Todas estas referencias son pertinentes, ayudan a establecer comparaciones de interés y a dar pistas al cinéfilo sobre el camino que ha desembocado en Splice. Pero no sirven para comprender su posible necesidad; lo que de inusitado, de nuestra estricta incumbencia, puede aportar al subgénero un guionista y realizador como Natali, cuya filmografía previa tiene la suficiente entidad como para obligarnos a rastrearlo. Procediendo por eliminación y ciñéndonos a los modelos apuntados, Splice está muy lejos del goticismo expresionista que animaba ética y estéticamente La novia de Frankenstein; muy lejos de los esfuerzos sentimentales de Guillermo del Toro por reubicar la imagen del monstruo clásico en el marco del cine comercial contemporáneo; y, desde luego, muy lejos de la sensibilidad torturada de precursor con la que Cronenberg dio voz durante los ochenta y los noventa a la creciente sensación, como dice Jesús Palacios (en La nueva carne, Valdemar, 2002. ISBN: 84-7702-407-3), de «dominio absoluto del impulso creador humano sobre los materiales que la Naturaleza ha puesto a su alcance, incluyendo la propia carne humana»

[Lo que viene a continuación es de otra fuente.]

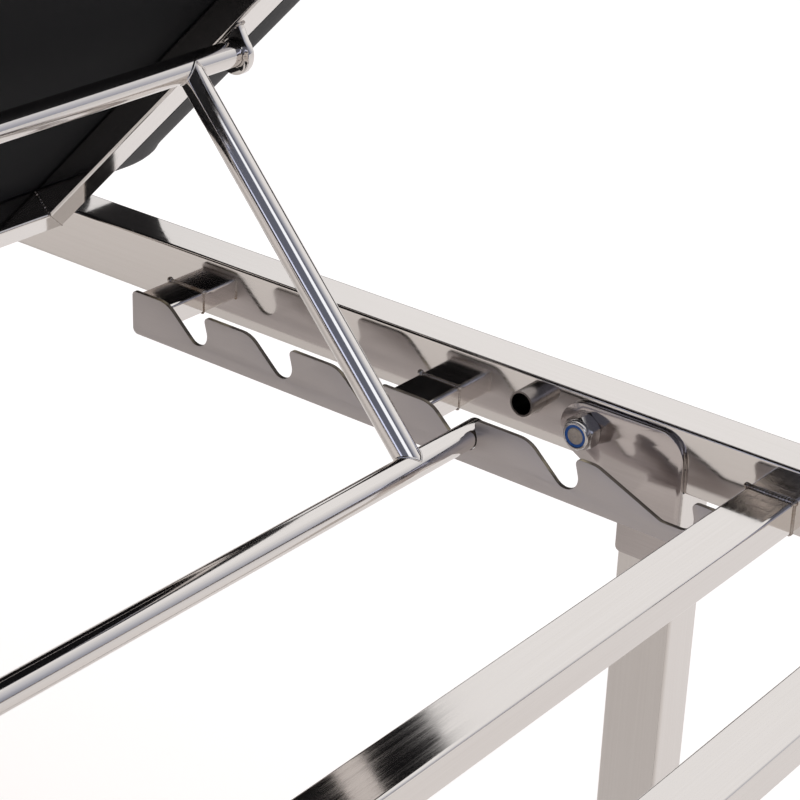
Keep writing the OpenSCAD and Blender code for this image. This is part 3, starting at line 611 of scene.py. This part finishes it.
def block(name, size, place=(0, 0, 0), turn=0):
    """Box of this size round its place, turned about Z."""
    deselect()
    bpy.ops.mesh.primitive_cube_add(size=1, location=place, rotation=(0, 0, turn))
    piece = newest(name)
    piece.scale = size
    placed_in_mesh(piece)
    return piece


def rod_y(radius, y0, y1, vertices=48):
    """Round bar along Y."""
    deselect()
    bpy.ops.mesh.primitive_cylinder_add(vertices=vertices, radius=radius, depth=y1 - y0,
                                        location=(0, (y0 + y1) / 2, 0), rotation=(math.pi / 2, 0, 0))
    piece = newest("rod")
    placed_in_mesh(piece)
    return piece


def end_edges_eased(piece, y, width):
    """Bevels the rim at height y of a bar along Y."""
    opened(piece, "DESELECT")
    mesh = bmesh.from_edit_mesh(piece.data)
    for edge in mesh.edges:
        if all(abs(v.co.y - y) < 1e-6 for v in edge.verts):
            edge.select = True
    bmesh.update_edit_mesh(piece.data)
    bpy.ops.mesh.bevel(offset=width, segments=1, profile=0.5)
    bpy.ops.object.mode_set(mode="OBJECT")


def turned_profile(name, points):
    """A part turned on a lathe: a profile of (radius, y) spun round the Y axis."""
    mesh = bpy.data.meshes.new(name)
    mesh.from_pydata([(r, y, 0) for r, y in points], [(i, i + 1) for i in range(len(points) - 1)], [])
    piece = linked(name, mesh)
    opened(piece)
    bpy.ops.mesh.spin(steps=48, angle=2 * math.pi, center=(0, 0, 0), axis=(0, 1, 0))
    bpy.ops.mesh.select_all(action="SELECT")
    bpy.ops.mesh.remove_doubles(threshold=0.001 * MM)
    bpy.ops.mesh.normals_make_consistent(inside=False)
    bpy.ops.object.mode_set(mode="OBJECT")
    return smooth(piece, 35)


# Fasteners. Each is made for the left side, pointing to the table's middle, with its seat at y = 0. Shares
# are of the bolt's radius, and the collar's and the cone's of the nut's width.
NUT_HIGH = 1.52
COLLAR_HIGH = 0.48
NUT_TURN = math.radians(6)
NYLON_WIDE = 0.08
BOLT_POINT = 0.84
COLLAR_SHARE = 0.46
CONE_SHARE = 0.592
WASHER_THICK = 1.6 * MM
BOLT_END = 1.2 * MM
to_middle = {"left": Matrix.Identity(4), "right": Matrix.Rotation(math.pi, 4, "Z")}


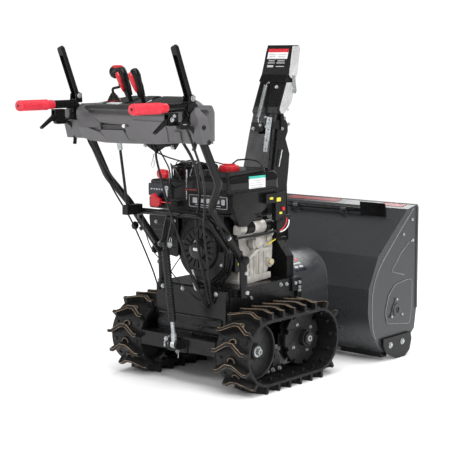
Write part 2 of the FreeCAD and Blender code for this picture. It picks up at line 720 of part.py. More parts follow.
def console_profile(gap):
    """Side view of the grey cover, inset by a wall thickness."""
    return [(-478 + gap, 884), (-500 + gap, 962), (-500 + gap, 982 - gap), (-476 + gap, CONSOLE_TOP - gap),
            (-352 - gap, CONSOLE_TOP - gap), (-322 - gap, 975 - gap), (-322 - gap, 884)]


def console_reach(gap):
    """Full depth between the handles, narrow leaning wings outside them."""
    middle = prism("Z", [(-246 + gap, -520), (246 - gap, -520), (246 - gap, -300 - gap), (-246 + gap, -300 - gap)],
                   850, 1040, {2: 60, 3: 60})
    wings = prism("X", [(-520, 860), (-520, 1020), (-476 - gap, 1020), (-418 - gap, 860)], -330, 330)
    return fuse(middle, wings)


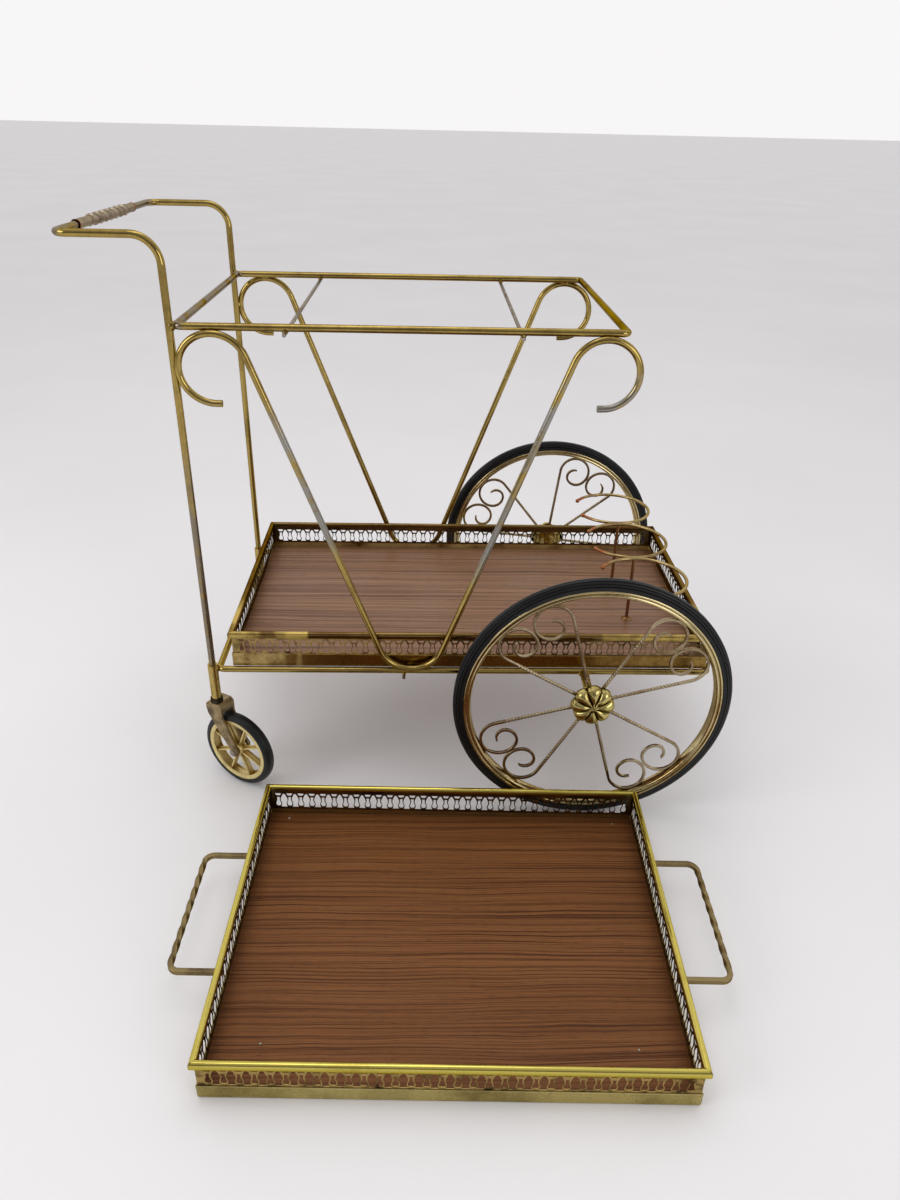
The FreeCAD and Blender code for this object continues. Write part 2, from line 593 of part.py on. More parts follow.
# ---------------------------------------------------------------- swivel casters
def caster(side, name, swivel):
    """Socket on the frame; stem, collar and fork that swivel; wheel on its axle pin."""
    y_stem = "%d * dims.half_width" % side
    tube = cylinder("socket_tube_" + name, "dims.socket_dia / 2", "dims.socket_top - dims.socket_foot")
    bore = cylinder("socket_bore_" + name, "(dims.stem_dia + dims.bore_play) / 2",
                    "dims.stem_depth + 1.5", {"z": "-1"})
    seat = cylinder("socket_seat_" + name, "dims.bar_dia / 2", "dims.socket_top - dims.upright_foot + 1",
                    {"z": "dims.upright_foot - dims.socket_foot"})
    node(cut("caster_socket_" + name, cut("socket_bored_" + name, tube, bore), seat),
         "caster_socket_" + name, "dims.upright_x", y_stem, "dims.socket_foot")

    turn = Rotation(Vector(0, 0, 1), swivel)
    stem = cylinder("stem_rod_" + name, "dims.stem_dia / 2",
                    "dims.socket_foot + dims.stem_depth - dims.crown_foot - 1", {"z": "dims.crown_foot + 1"})
    node(group("caster_stem_" + name, [stem]), "caster_stem_" + name, "dims.upright_x", y_stem, "0", turn)
    ring = cylinder("collar_ring_" + name, "dims.collar_dia / 2",
                    "dims.socket_foot - dims.crown_top - dims.swivel_play", {"z": "dims.crown_top"})
    hole = cylinder("collar_hole_" + name, "dims.stem_dia / 2", "20", {"z": "dims.crown_top - 5"})
    node(cut("caster_collar_" + name, ring, hole), "caster_collar_" + name,
         "dims.upright_x", y_stem, "0", turn)

    outer = "(dims.fork_gap + 2 * dims.arm_gauge)"
    crown = box("crown_block_" + name, "dims.arm_width", outer, "dims.crown_top - dims.crown_foot",
                {"x": "-dims.arm_width / 2", "y": "dims.fork_offset - %s / 2" % outer,
                 "z": "dims.crown_foot"})
    arms = []
    for index, y_face in enumerate(("dims.fork_offset - %s / 2 + dims.arm_gauge" % outer,
                                    "dims.fork_offset + %s / 2" % outer)):
        # drawn with its own x zero at the back edge of the crown
        back = "dims.arm_width / 2 + dims.caster_trail"
        corners = [("0", "dims.crown_top - dims.arm_drop"),
                   ("dims.arm_width", "dims.crown_top - dims.arm_drop"),
                   (back + " + dims.arm_foot / 2", "dims.caster_radius + dims.arm_drop"),
                   (back + " + dims.arm_foot / 3", "dims.caster_radius - dims.arm_foot / 2"),
                   (back + " - dims.arm_foot / 3", "dims.caster_radius - dims.arm_foot / 2"),
                   (back + " - dims.arm_foot / 2 - 1", "dims.caster_radius"),
                   ("0", "dims.crown_foot - dims.arm_web")]
        arm = padded("fork_arm_%s_%d" % (name, index), corners, "dims.arm_gauge", role="XZ_Plane")
        bind(arm, {"Placement.Base.x": "-dims.arm_width / 2", "Placement.Base.y": y_face})
        arms.append(arm)
    body = fuse("fork_body_" + name, [crown] + arms)
    across = Rotation(Vector(1, 0, 0), -90)
    pin_at = {"x": "dims.caster_trail", "y": "dims.fork_offset - %s / 2 - 1" % outer,
              "z": "dims.caster_radius"}
    pin_hole = cylinder("fork_pin_hole_" + name, "dims.caster_pin_dia / 2", outer + " + 2", pin_at, across)
    stem_hole = cylinder("fork_stem_hole_" + name, "dims.stem_dia / 2", "20",
                         {"z": "dims.crown_foot + 1"})
    fork = cut("fork_drilled_" + name, cut("fork_cast_" + name, body, pin_hole), stem_hole)
    node(fork, "caster_fork_" + name, "dims.upright_x", y_stem, "0", turn)

    shank = cylinder("pin_shank_" + name, "dims.caster_pin_dia / 2", outer,
                     dict(pin_at, y="dims.fork_offset - %s / 2" % outer), across)
    heads = []
    for index, y_head in enumerate(("dims.fork_offset - %s / 2 - dims.pin_head" % outer,
                                    "dims.fork_offset + %s / 2" % outer)):
        heads.append(cylinder("pin_head_%s_%d" % (name, index), "dims.caster_pin_dia * 0.8", "dims.pin_head",
                              dict(pin_at, y=y_head), across))
    node(fuse("caster_pin_" + name, [shank] + heads), "caster_pin_" + name,
         "dims.upright_x", y_stem, "0", turn)

    wheel_turn = Rotation(Vector(0, 0, 1), swivel) * Rotation(Vector(1, 0, 0), -90)
    angle = math.radians(swivel)
    along, aside = (math.cos(angle), math.sin(angle)), (-math.sin(angle), math.cos(angle))
    where = []
    for start, k in (("dims.upright_x", 0), (y_stem, 1)):
        where.append("%s + (%.6f) * dims.caster_trail + (%.6f) * (dims.fork_offset - "
                     "dims.caster_tyre_width / 2)" % (start, along[k], aside[k]))
    where.append("dims.caster_radius")
    width, rim = "dims.caster_tyre_width", "dims.caster_rim"
    bead, shoulder = rim + " + dims.caster_bead", "dims.caster_radius - dims.caster_shoulder"
    tyre = turned("caster_tyre_" + name, [
        (rim, "0.5"), (bead, "0"), (shoulder, "%s * 0.10" % width),
        ("dims.caster_radius", "%s * 0.36" % width), ("dims.caster_radius", "%s * 0.64" % width),
        (shoulder, "%s * 0.90" % width), (bead, width),
        (rim, "%s - 0.5" % width)])
    node(tyre, "caster_tyre_" + name, *where, turn=wheel_turn)

    bore = "(dims.caster_pin_dia + dims.bore_play) / 2"
    ring_in = "(%s - dims.caster_rim_depth)" % rim
    disc = turned("caster_felloe_" + name, [(ring_in, "1"), (rim, "0.5"), (rim, "%s - 0.5" % width),
                                            (ring_in, "%s - 1" % width)])
    boss = turned("caster_boss_" + name, [(bore, "0"), ("dims.caster_hub_dia / 2", "0"),
                                          ("dims.caster_hub_dia / 2", width), (bore, width)])
    webs = []
    for index in range(CASTER_SPOKES):
        blank = box("caster_web_%s_%d" % (name, index), ring_in + " + 1 - %s - 1" % bore,
                    "dims.caster_spoke", "%s - 2 * dims.web_inset" % width,
                    {"x": bore + " + 1", "y": "-dims.caster_spoke / 2", "z": "dims.web_inset"})
        holder = group("caster_rib_%s_%d" % (name, index), [blank])
        angle = (index + 0.5) * 360.0 / CASTER_SPOKES
        holder.Placement = Placement(Vector(), Rotation(Vector(0, 0, 1), angle))
        webs.append(holder)
    node(fuse("caster_wheel_" + name, [disc, boss] + webs), "caster_wheel_" + name,
         *where, turn=wheel_turn)


# ---------------------------------------------------------------- build
frame_bars()
side_scrolls()
edged_board("shelf", ("dims.shelf_centre", "0", "dims.lower_height + dims.bar_dia / 2"))
tray_where = ("dims.tray_x", "dims.tray_y", "0")
first_tray_node = len(nodes)
edged_board("tray", tray_where)
tray_handles(tray_where)
for piece in nodes[first_tray_node:]:
    piece.Placement = Placement(piece.Placement.Base, Rotation(Vector(0, 0, 1), size("tray_turn")))
bottle_rack()
for side, name in ((-1, "near"), (1, "far")):
    axle(side, name)
    large_wheel(side, name, size(name + "_roll"))
caster(-1, "near", size("front_swivel"))
caster(1, "far", size("back_swivel"))
doc.recompute()

# ---------------------------------------------------------------- check and write
for obj in doc.Objects:
    if "Invalid" in obj.State or "Error" in obj.State:
        raise RuntimeError("%s failed: %s" % (obj.Label, obj.State))
whole = FreeCAD.BoundBox()
for piece in nodes:
    if piece.Shape.isNull() or not piece.Shape.isValid():
        raise RuntimeError("%s has no valid shape" % piece.Label)
    whole.add(piece.Shape.BoundBox)
os.makedirs("parts", exist_ok=True)
for piece in nodes:
    piece.Shape.exportStep("parts/%s.step" % piece.Label)
print("%d nodes, box %.2f..%.2f, %.2f..%.2f, %.2f..%.2f mm" % (
    len(nodes), whole.XMin, whole.XMax, whole.YMin, whole.YMax, whole.ZMin, whole.ZMax))
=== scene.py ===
import json
from math import asin, atan2, ceil, copysign, cos, dist, exp, hypot, pi, radians, sin, sqrt, tan

import bpy
from mathutils import Matrix, Vector, noise


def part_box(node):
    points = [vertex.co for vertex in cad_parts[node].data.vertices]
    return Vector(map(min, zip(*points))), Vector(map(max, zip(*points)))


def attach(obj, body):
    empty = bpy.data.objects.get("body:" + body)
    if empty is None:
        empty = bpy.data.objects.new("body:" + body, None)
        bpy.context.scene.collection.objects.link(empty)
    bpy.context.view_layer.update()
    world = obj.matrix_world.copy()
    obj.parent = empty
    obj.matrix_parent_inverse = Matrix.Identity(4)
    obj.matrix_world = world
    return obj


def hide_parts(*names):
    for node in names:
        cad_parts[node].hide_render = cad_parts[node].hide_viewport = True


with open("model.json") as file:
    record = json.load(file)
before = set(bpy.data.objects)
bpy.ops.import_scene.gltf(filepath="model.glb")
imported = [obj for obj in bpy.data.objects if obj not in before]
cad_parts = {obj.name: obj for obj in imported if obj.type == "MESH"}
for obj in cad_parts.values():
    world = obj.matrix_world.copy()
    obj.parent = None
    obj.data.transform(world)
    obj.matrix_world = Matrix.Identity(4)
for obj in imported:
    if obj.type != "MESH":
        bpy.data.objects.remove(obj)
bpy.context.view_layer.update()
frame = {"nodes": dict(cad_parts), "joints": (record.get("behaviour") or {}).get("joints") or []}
nodes = frame["nodes"]
joints = {joint["name"]: joint for joint in frame["joints"]}

MM = 0.001
SIDES = {"near": -1, "far": 1}
BOARDS = {"shelf": "cart", "tray": "tray"}

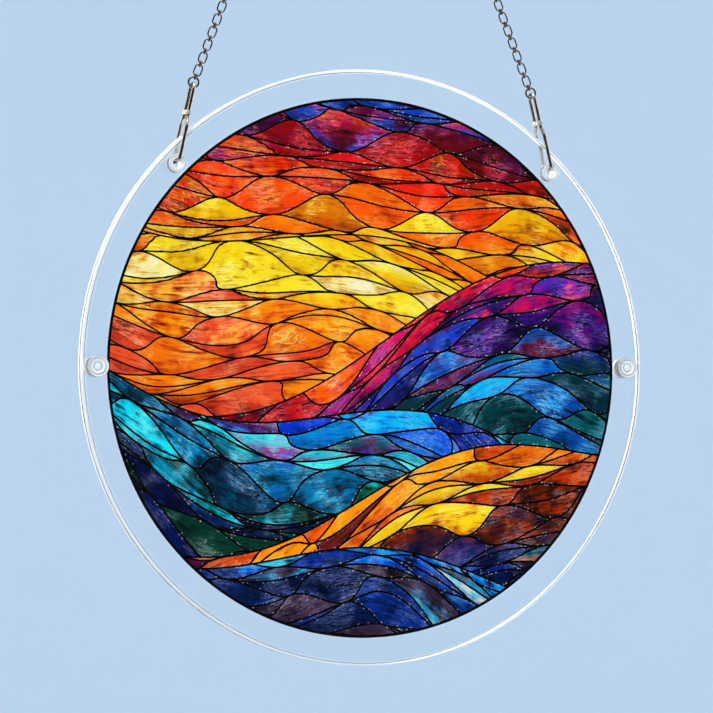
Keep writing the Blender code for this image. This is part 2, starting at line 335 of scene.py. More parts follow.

La cirugía estética, los tatuajes y los piercings, la plasticidad sexual, las prótesis, los robots y lo virtual, son aspectos de la realidad que a estas alturas han perdido cualquier halo de bizarre, cualquier zona de sombra en la que pudiese fructificar lo fantástico. En las noticias es habitual toparse con trasplantes de cara, implantes de todo tipo, clonaciones híbridas de humanos y otros mamíferos, secuenciaciones de ADN, cultivos artificiales de córneas, la creación de células sintéticas. No hay mayor misterio en lo que hace apenas unos años era ciencia-ficción y hoy es ficción en torno a la ciencia, que nuestra capacidad para asimilar lo que la biología ha llamado fenómenos emergentes, entes nuevos y de creciente complejidad cuyos comportamientos inesperados pondrán a prueba los frágiles consensos individuales y colectivos sobre lo establecido a fecha de hoy.
Películas anteriores de Natali como Cube (íd. 1997), Cypher (íd. 2002) y Nothing (2003) ya dieron cuenta, con tanta impasiblidad formal como escepticismo argumental, del fracaso del ser humano sin atributos propio de nuestros tiempos a la hora de estar a la altura de los retos en que se ve inmerso; y Splice lleva tales enunciados a sus últimas consecuencias. Las interpretaciones y los físicos, tan repelentes como siempre, de Brody y Polley sirven inmejorablemente al propósito de retratar a una pareja como tantas que conocemos a diario: sin atisbo de coherencia ni de compromiso en sus relaciones, sus trabajos o los desafíos que salen a su encuentro; individuos volubles, ajenos a cualquier atisbo de responsabilidad, desvalidos ante las consecuencias de sus actos; niños con pistolas cargadas a los que se folla metafórica y literalmente la ingeniería genética, convertida en renovada expresión de los principios del placer y la preservación, que han tomado por asalto un principio de realidad erosionado.
Beatriz Preciado comenta: «Hay otro lugar que reclama un cuerpo más allá de los imperativos normativos. Un cuerpo migrante, tránsfugo, que no tiene ya lo que se ha definido hasta ahora como identidad. Un cuerpo des-identificado». ¿Estamos en disposición de comprenderlo?